EXERCISE »
The data below holds the lines to copy: everything from the line containing "at.x, at.z))), darkMetal);" to the line containing "if empty is", both ends included, set down exactly.
>>
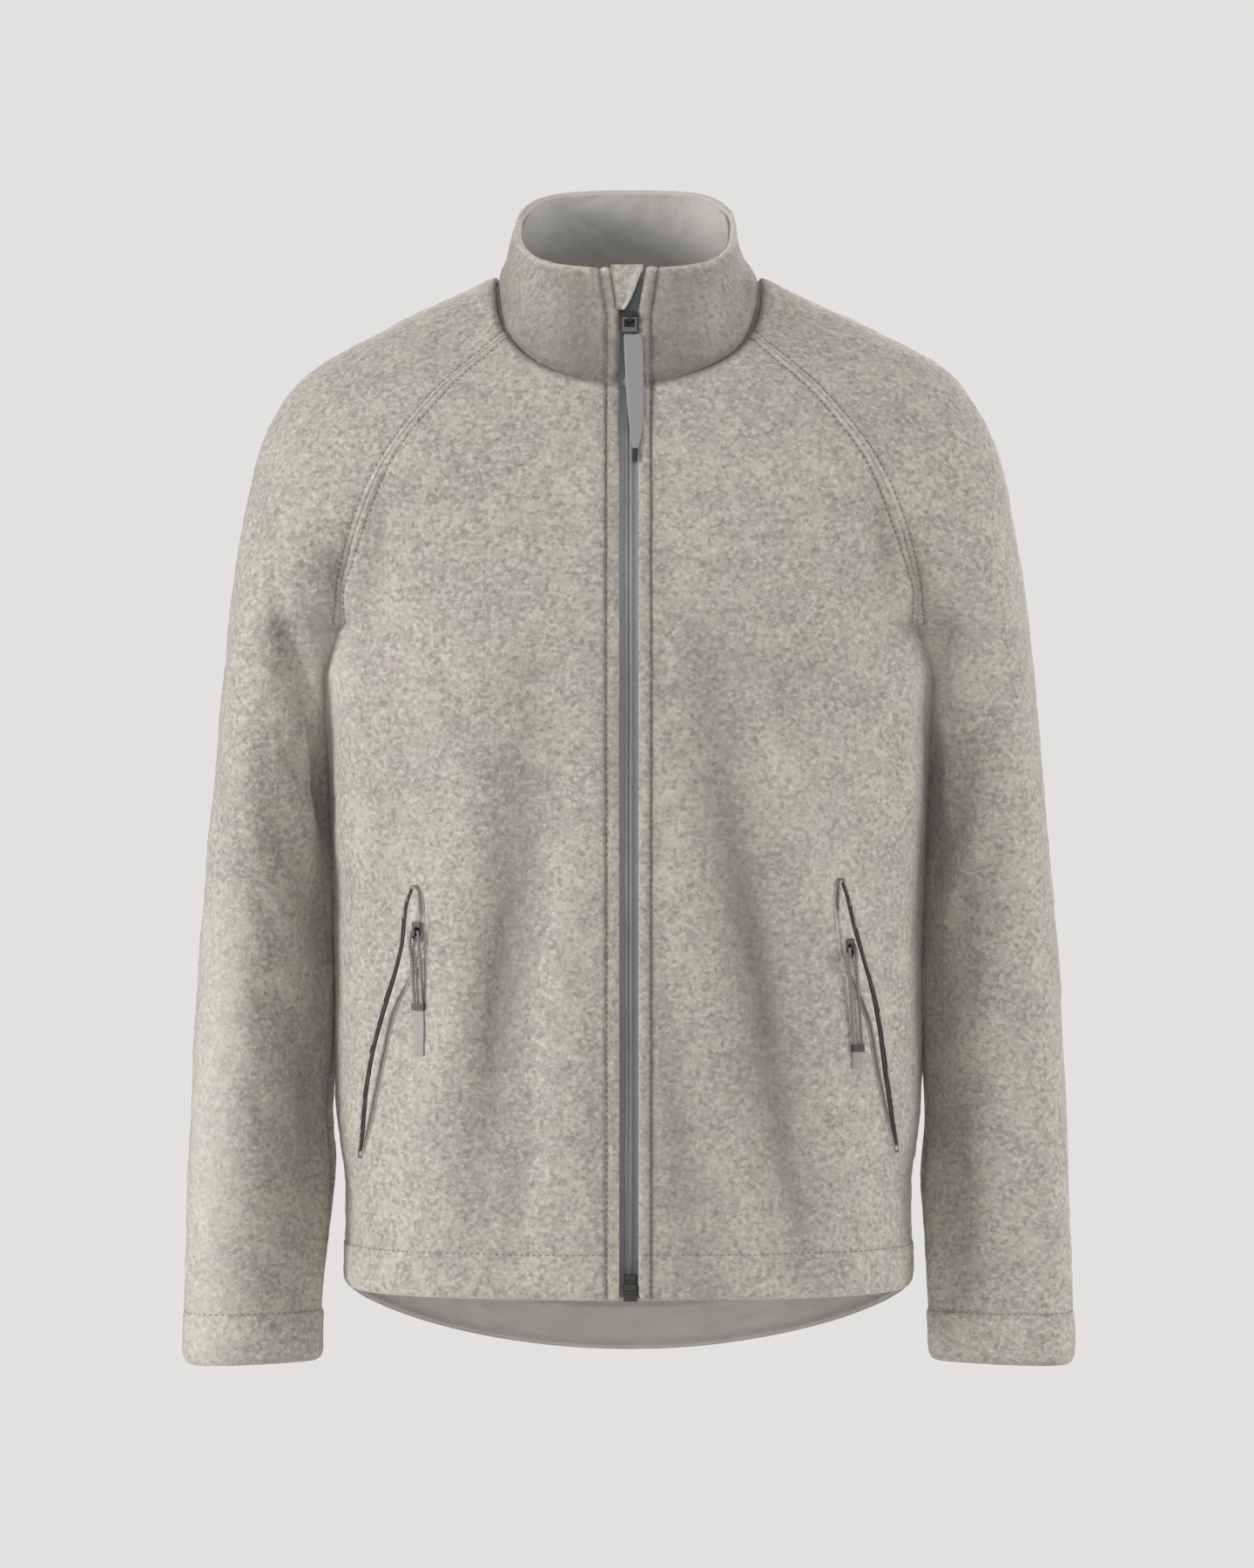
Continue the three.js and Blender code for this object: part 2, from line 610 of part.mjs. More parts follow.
// Hard pieces are joined and cut as solids.
const solids = await Module();
solids.setup();
function solidOf(geometry) {
  const source = geometry.index ? geometry.toNonIndexed() : geometry;
  const position = source.getAttribute("position");
  const [vertices, triangles, seen] = [[], [], new Map()];
  for (let i = 0; i < position.count; i++) {
    const at = [position.getX(i), position.getY(i), position.getZ(i)];
    const key = at.map((n) => Math.round(n * 1e4)).join();
    if (!seen.has(key)) {
      seen.set(key, seen.size);
      vertices.push(...at);
    }
    triangles.push(seen.get(key));
  }
  const faces = [];
  for (let i = 0; i < triangles.length; i += 3) {
    const [a, b, c] = triangles.slice(i, i + 3);
    if (a !== b && b !== c && a !== c) faces.push(a, b, c);
  }
  return new solids.Manifold(
    new solids.Mesh({
      numProp: 3,
      vertProperties: new Float32Array(vertices),
      triVerts: new Uint32Array(faces),
    }),
  );
}
function geometryOf(solid) {
  const mesh = solid.getMesh();
  return new THREE.BufferGeometry()
    .setAttribute("position", new THREE.Float32BufferAttribute(mesh.vertProperties, 3))
    .setIndex([...mesh.triVerts]);
}
const join = (...pieces) => geometryOf(solids.Manifold.union(pieces.map(solidOf)));
const cut = (piece, ...tools) =>
  geometryOf(tools.reduce((left, tool) => left.subtract(solidOf(tool)), solidOf(piece)));
const box = (width, depth, height, x, y, z) => new THREE.BoxGeometry(width, depth, height).translate(x, y, z);
const rodAcross = (radius, length, x, y, z) =>
  new THREE.CylinderGeometry(radius, radius, length, 14).rotateZ(Math.PI / 2).translate(x, y, z);

// A plate with a given outline in the front view, from y = back to y = back - thick.
function plate(outline, back, thick) {
  const shape = new THREE.Shape(outline.map(([x, z]) => new THREE.Vector2(x, z)));
  return new THREE.ExtrudeGeometry(shape, { depth: thick, bevelEnabled: false })
    .rotateX(Math.PI / 2)
    .translate(0, back, 0);
}

// A slider whose pull's axle lies at the origin: its body lies behind the axle and its bridge goes over it.
const AXLE_RADIUS = 0.65;
const AXLE_PLAY = 0.45;
function sliderGeometry(width, height, thick) {
  const [w, h] = [width / 2, height / 2];
  const back = AXLE_RADIUS + AXLE_PLAY + 0.4 + thick;
  const body = [
    [-w * 0.6, -h],
    [w * 0.6, -h],
    [w, -h * 0.2],
    [w, h * 0.8],
    [w * 0.75, h],
    [-w * 0.75, h],
    [-w, h * 0.8],
    [-w, -h * 0.2],
  ];
  const over = AXLE_RADIUS + AXLE_PLAY + 0.9;
  const bridge = box(width * 0.3, over + back - thick + 0.2, 6, 0, (back - thick + 0.2 - over) / 2, 0);
  const arch = join(plate(body, back, thick), bridge);
  return cut(arch, rodAcross(AXLE_RADIUS + AXLE_PLAY, width * 0.6, 0, 0, 0));
}

// The main zip's slider stands at the top of the closed zip.
const SLIDER = { x: 0.5, z: -19.5, width: 10, height: 12.5, thick: 1.8 };
const sliderTilt = Math.atan2(centreY(SLIDER.z + 6) - centreY(SLIDER.z - 6), 12);
const sliderPlace = new THREE.Matrix4()
  .makeRotationX(-sliderTilt)
  .setPosition(SLIDER.x, centreY(SLIDER.z) - 1.3, SLIDER.z);
const slider = sliderGeometry(SLIDER.width, SLIDER.height, SLIDER.thick);
add("zip_slider", slider.applyMatrix4(sliderPlace), darkMetal);

// Its pull: a metal ring on the axle, and a cloth tab that lies down the front.
const RING = { width: 10, drop: 7, bar: 3.4, wire: 1.3 };
function ringGeometry() {
  const arm = (side) => box(RING.wire, RING.wire, RING.drop, (side * (RING.width - RING.wire)) / 2, 0, -RING.drop / 2);
  const lower = box(RING.width, RING.wire, RING.bar, 0, 0, -RING.drop - RING.bar / 2 + 0.2);
  return join(rodAcross(AXLE_RADIUS, RING.width, 0, 0, 0), arm(1), arm(-1), lower);
}
add("zip_pull_ring", ringGeometry().applyMatrix4(sliderPlace), darkMetal);

const TAB = table(
  "z x half thick",
  [-30.5, 2.6, 5.6, 1.2],
  [-33, 2.8, 6.2, 1.7],
  [-46, 3.4, 6.3, 1.7],
  [-60, 3.9, 6.1, 1.7],
  [-72, 4.3, 5.8, 1.7],
  [-86, 4.7, 5.3, 1.7],
  [-98, 5, 4.8, 1.7],
  [-105, 5, 4.1, 1.6],
  [-107.5, 4.6, 2.2, 1.4],
  [-116, 4, 2, 1.4],
  [-117.5, 4, 1.4, 1],
);
const TAB_CLEAR = 0.8;
function tabGeometry() {
  const layer = (front) =>
    TAB.map((row) =>
      [-1, -0.8, 0.8, 1].map((side) => {
        const inset = Math.abs(side) === 1 ? 0.35 : 0;
        const lift = front ? row.thick - inset : inset;
        const ahead = Math.min(centreY(row.z - 4), centreY(row.z), centreY(row.z + 4));
        return vector(row.x + side * row.half, ahead - TAB_CLEAR - lift, row.z);
      }),
    );
  return wallGeometry(layer(true).reverse(), layer(false).reverse());
}
add("zip_pull_tab", tabGeometry(), grip);

// The box that holds the bottom of the zip.
const BOX_OUTLINE = [
  [-3.2, -678.5],
  [5.4, -678.5],
  [5.9, -677.5],
  [5.9, -662],
  [4.6, -660],
  [-2.4, -660],
  [-3.7, -662],
  [-3.7, -677.5],
];
add("zip_box", plate(BOX_OUTLINE, FRONT[0].centreY + 3, 3.4), darkMetal);

// A place on a front's outer face, and how the face is turned there. x is taken on the left side.
function onFront(side, x, z) {
  const grid = FRONT_FACES[side];
  for (let j = 0; j < grid.length - 1; j++)
    for (let i = 0; i < grid[0].length - 1; i++) {
      const [a, b, c, d] = [grid[j][i], grid[j][i + 1], grid[j + 1][i + 1], grid[j + 1][i]];
      const short = a.distanceTo(c) <= b.distanceTo(d);
      for (const [p, q, r] of short ? [[a, b, c], [a, c, d]] : [[a, b, d], [b, c, d]]) {
        const area = (q.x - p.x) * (r.z - p.z) - (r.x - p.x) * (q.z - p.z);
        const s = ((x - p.x) * (r.z - p.z) - (r.x - p.x) * (z - p.z)) / area;
        const t = ((q.x - p.x) * (z - p.z) - (x - p.x) * (q.z - p.z)) / area;
        if (s < -1e-9 || t < -1e-9 || s + t > 1 + 1e-9) continue;
        const normal = q.clone().sub(p).cross(r.clone().sub(p)).normalize();
        return { point: vector(x, p.y + s * (q.y - p.y) + t * (r.y - p.y), z), normal };
      }
    }
  throw new Error("no front at " + x + ", " + z);
}
const lifted = ({ point, normal }, lift) => point.clone().addScaledVector(normal, lift);

// The pocket zips: a band over each slit, with its edges and the slit between them.
const BAND_COLUMNS = table("share lift", [0, 1.4], [0.14, 2.2], [0.26, 1.5], [0.38, 2.1], [0.85, 2.1], [1, 1.4]);
const BAND_CLEAR = 0.9;
function bandGeometry(side, pocket) {
  const heights = pocket.map((row) => ({ at: row.z, ...row }));
  const stations = spread(heights[0].at, heights[heights.length - 1].at, 18).reverse();
  const rising = heights.slice().reverse();
  const layer = (liftOf) =>
    stations.map((z) =>
      BAND_COLUMNS.map((column) => {
        const [outer, inner] = [read(rising, z, "outer"), read(rising, z, "inner")];
        return lifted(onFront(side, inner + (outer - inner) * (1 - column.share), z), liftOf(column));
      }).reverse(),
    );
  return wallGeometry(
    layer((column) => column.lift),
    layer(() => BAND_CLEAR),
  );
}

// A pocket's slider and pull. The pull's two cords and its tab are laid down the front.
const POCKET_SLIDER = { width: 6.5, height: 13, thick: 1.3 };
const AXLE_LIFT = 5.4; // from the front's face to the axle
const bySide = (side, geometry) => (side > 0 ? geometry : mirrored(geometry));

function localFrame(side, x, z) {
  const face = onFront(side, x, z);
  const back = face.normal.clone().negate();
  const across = vector(1, 0, 0).addScaledVector(back, -back.x).normalize();
  const up = across.clone().cross(back);
  return new THREE.Matrix4().makeBasis(across, back, up).setPosition(lifted(face, AXLE_LIFT));
}

function strip(side, rows, thick) {
  const layer = (front) =>
    rows.map(([z, x, half, lift]) =>
      [-1, 1].map((end) => lifted(onFront(side, x + end * half, z), lift + (front ? thick : 0))),
    );
  return wallGeometry(layer(true).reverse(), layer(false).reverse());
}

function pocketPull(side, at) {
  const frame = localFrame(side, at.x, at.z);
  const bar = join(
    rodAcross(AXLE_RADIUS, 6.6, 0, 0, 0),
    box(1.3, 1.3, 5, 2.8, 0, -2.2),
    box(1.3, 1.3, 5, -2.8, 0, -2.2),
  ).applyMatrix4(frame);
  const cord = (offset) =>
    strip(
      side,
      [
        [at.z - 3, at.x + offset, 0.65, 4.5],
        [at.z - 10, at.x + offset, 0.65, 4.3],
        [at.z - 20, at.x + at.sway * 0.3 + offset, 0.65, 2.9],
        [at.beadZ + 1, at.x + at.sway + offset, 0.65, 1.6],
      ],
      1.3,
    );
  const bead = strip(
    side,
    [
      [at.beadZ + 2, at.x + at.sway, 4, 1],
      [at.beadZ - 3, at.x + at.sway, 4, 1],
    ],
    2.2,
  );
  const tail = strip(
    side,
    [
      [at.beadZ - 2, at.x + at.sway, 3.4, 1.2],
      [at.beadZ - 14, at.x + at.sway, 3.4, 1],
      [at.tailZ, at.x + at.sway, 3, 1],
    ],
    1.1,
  );
  return join(bar, cord(-2.8), cord(2.8), bead, tail);
}
const RIGHT_PULL = { x: 141, z: -432, sway: -1, beadZ: -482, tailZ: -515 };
const LEFT_PULL = { x: 147, z: -443, sway: 6, beadZ: -510, tailZ: -519 };
for (const [name, side, pocket, at] of [
  ["left", 1, LEFT_POCKET, LEFT_PULL],
  ["right", -1, RIGHT_POCKET, RIGHT_PULL],
]) {
  add("pocket_zip_" + name, bySide(side, bandGeometry(side, pocket)), tape);
  const slider = sliderGeometry(POCKET_SLIDER.width, POCKET_SLIDER.height, POCKET_SLIDER.thick);
  add("pocket_slider_" + name, bySide(side, slider.applyMatrix4(localFrame(side, at.x, at.z))), darkMetal);
  add("pocket_pull_" + name, bySide(side, pocketPull(side, at)), grip);
}

export default jacket;
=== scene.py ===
"""A fleece jacket with raglan sleeves, a stand collar and a full front zip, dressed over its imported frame."""

import bmesh
import bpy
import numpy as np
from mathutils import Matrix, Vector


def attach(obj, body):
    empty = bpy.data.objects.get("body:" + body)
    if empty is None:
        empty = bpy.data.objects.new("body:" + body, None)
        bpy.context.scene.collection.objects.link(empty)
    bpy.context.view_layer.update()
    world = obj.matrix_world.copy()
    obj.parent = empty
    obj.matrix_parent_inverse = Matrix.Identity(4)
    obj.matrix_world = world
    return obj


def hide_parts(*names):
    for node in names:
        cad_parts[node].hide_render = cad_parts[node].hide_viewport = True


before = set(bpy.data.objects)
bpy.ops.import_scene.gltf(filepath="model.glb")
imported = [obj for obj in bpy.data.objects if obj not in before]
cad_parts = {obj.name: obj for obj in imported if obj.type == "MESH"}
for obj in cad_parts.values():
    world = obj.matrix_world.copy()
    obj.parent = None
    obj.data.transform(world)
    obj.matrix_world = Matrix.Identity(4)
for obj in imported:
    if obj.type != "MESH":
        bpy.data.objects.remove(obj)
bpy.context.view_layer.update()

# The view and the studio. A level camera four metres off looks straight at the front, as in the photograph. Large soft
# lamps at the left and the right model the folds, weaker ones fill them from the front, below and above, one behind
# lights the back and the collar's inside, and the pale backdrop fills the shade.
CAMERA_PLACE = (-0.0012, -4.0, -0.333)
CAMERA_LENS_MM = 133.33
BACKDROP = "#e3e1e0"
FLOOR_HEIGHT = -1.25
FLOOR_RADIUS = 14.0
FLOOR_CORNERS = 64
FLOOR_FADE = (1.0, 2.6)  # from here the floor gives way to the backdrop
SHADE_LIGHT = 0.47  # how brightly the backdrop lights the jacket, against 1 as it looks


def rgba(hex_colour):
    """An sRGB hex colour as the linear values that the shader wants."""
    channel = np.array([int(hex_colour[i : i + 2], 16) for i in (1, 3, 5)]) / 255
    linear = np.where(channel <= 0.04045, channel / 12.92, ((channel + 0.055) / 1.055) ** 2.4)
    return (*linear.tolist(), 1.0)


def node(tree, kind, links=(), **settings):
    """Adds a node. Settings are its properties, or its input sockets where the name starts with in_."""
    made = tree.nodes.new(kind)
    for name, value in settings.items():
        if name.startswith("in_"):
            key = name[3:]
            socket = made.inputs[int(key)] if key.isdigit() else made.inputs[key.replace("_", " ")]
            socket.default_value = value
        else:
            setattr(made, name, value)
    for socket, source in links:
        tree.links.new(made.inputs[socket], source)
    return made


def new_material(name):
    """An empty node material: its tree and the socket that its shader goes to."""
    material = bpy.data.materials.new(name)
    material.use_nodes = True
    material.node_tree.nodes.clear()
    end = material.node_tree.nodes.new("ShaderNodeOutputMaterial")
    return material, material.node_tree, end.inputs["Surface"]


scene = bpy.context.scene
scene.view_settings.view_transform = "Standard"
camera = bpy.data.objects.new("camera", bpy.data.cameras.new("camera"))
camera.location = CAMERA_PLACE
camera.rotation_euler = (np.pi / 2, 0, 0)
camera.data.lens = CAMERA_LENS_MM
camera.data.sensor_width = 36
scene.collection.objects.link(camera)
scene.camera = camera

world = bpy.data.worlds.new("studio")
world.use_nodes = True
tree = world.node_tree
seen = node(tree, "ShaderNodeLightPath").outputs["Is Camera Ray"]
shade = node(tree, "ShaderNodeBackground", in_Color=rgba(BACKDROP), in_Strength=SHADE_LIGHT)
paper = node(tree, "ShaderNodeBackground", in_Color=rgba(BACKDROP), in_Strength=1.0)
both = node(tree, "ShaderNodeMixShader", [(0, seen), (1, shade.outputs[0]), (2, paper.outputs[0])])
tree.links.new(tree.nodes["World Output"].inputs["Surface"], both.outputs[0])
scene.world = world

for name, place, size, watts in [
    ("left_lamp", (-3.8, -1.8, 0.3), 1.3, 127),
    ("right_lamp", (3.8, -0.9, 0.2), 1.6, 78),
    ("front_lamp", (-0.8, -3.9, 1.5), 1.8, 10),
    ("low_lamp", (0.2, -3.4, -1.0), 1.2, 13),
    ("back_lamp", (0.4, 3.4, 1.4), 2.0, 146),
    ("top_lamp", (0.2, -0.9, 3.3), 1.8, 18),
]:
    lamp = bpy.data.objects.new(name, bpy.data.lights.new(name, "AREA"))
    lamp.data.size = size
    lamp.data.energy = watts
    lamp.location = place
    lamp.rotation_euler = (Vector((0, 0, -0.3)) - Vector(place)).to_track_quat("-Z", "Y").to_euler()
    scene.collection.objects.link(lamp)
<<
WRITTEN REPLY »
  add("pocket_slider_" + name, bySide(side, slider.applyMatrix4(localFrame(side, at.x, at.z))), darkMetal);
  add("pocket_pull_" + name, bySide(side, pocketPull(side, at)), grip);
}

export default jacket;
=== scene.py ===
"""A fleece jacket with raglan sleeves, a stand collar and a full front zip, dressed over its imported frame."""

import bmesh
import bpy
import numpy as np
from mathutils import Matrix, Vector


def attach(obj, body):
    empty = bpy.data.objects.get("body:" + body)
    if empty is None:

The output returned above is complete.